11. MODIFICATION. I agree that any subsequent change or changes in my
employment duties, salary or compensation or, if applicable, in any Employment
Agreement between the Company and me, shall not affect the validity or scope of
this Agreement.
12. SUCCESSORS AND ASSIGNS. This Agreement shall be binding upon my
heirs, executors, administrators or other legal representatives and is for the
benefit of the Company, its successors and assigns.

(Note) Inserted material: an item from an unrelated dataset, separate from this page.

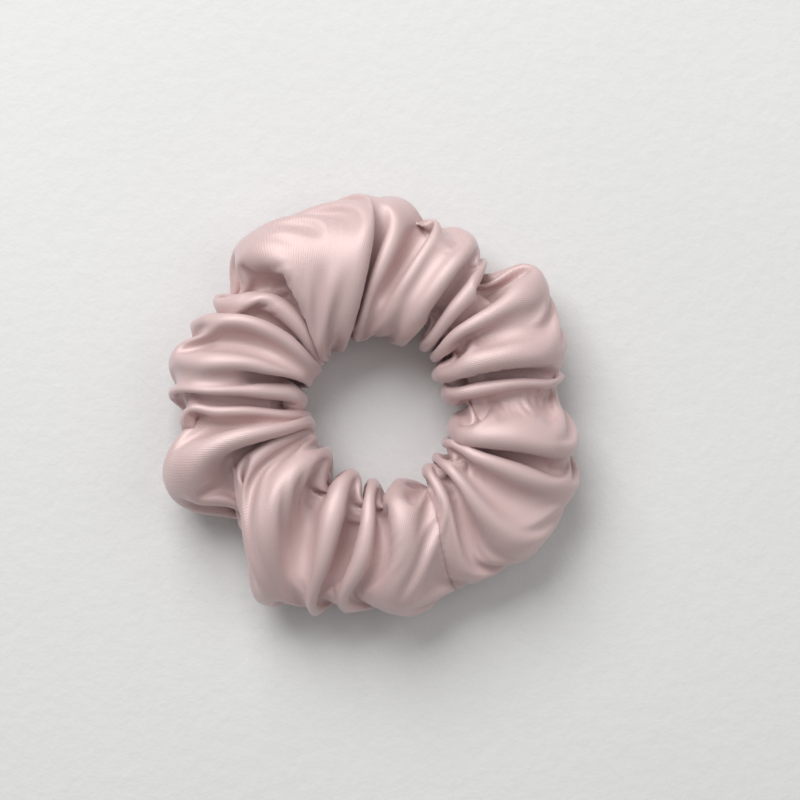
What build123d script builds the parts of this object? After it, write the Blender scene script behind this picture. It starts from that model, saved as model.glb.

13. INTERPRETATION. IT IS THE INTENT OF THE PARTIES THAT in case any
one or more of the provisions contained in this Agreement shall, for any reason,
be held to be invalid, illegal or unenforceable in any respect, such invalidity,
illegality or unenforceability shall not affect the other provisions of this
Agreement, and this Agreement shall be construed as if such invalid, illegal or
unenforceable provision had never been contained herein. MOREOVER, IT IS THE
INTENT OF THE PARTIES THAT in case any one or more of the provisions contained
in this Agreement shall for any reason be held to be excessively broad as to
duration, geographical scope, activity or subject, such provision shall be
construed by dating and reducing it in
-3-
accordance with a judgment of a court of competent jurisdiction, so as to be
enforceable to the extent compatible with applicable law.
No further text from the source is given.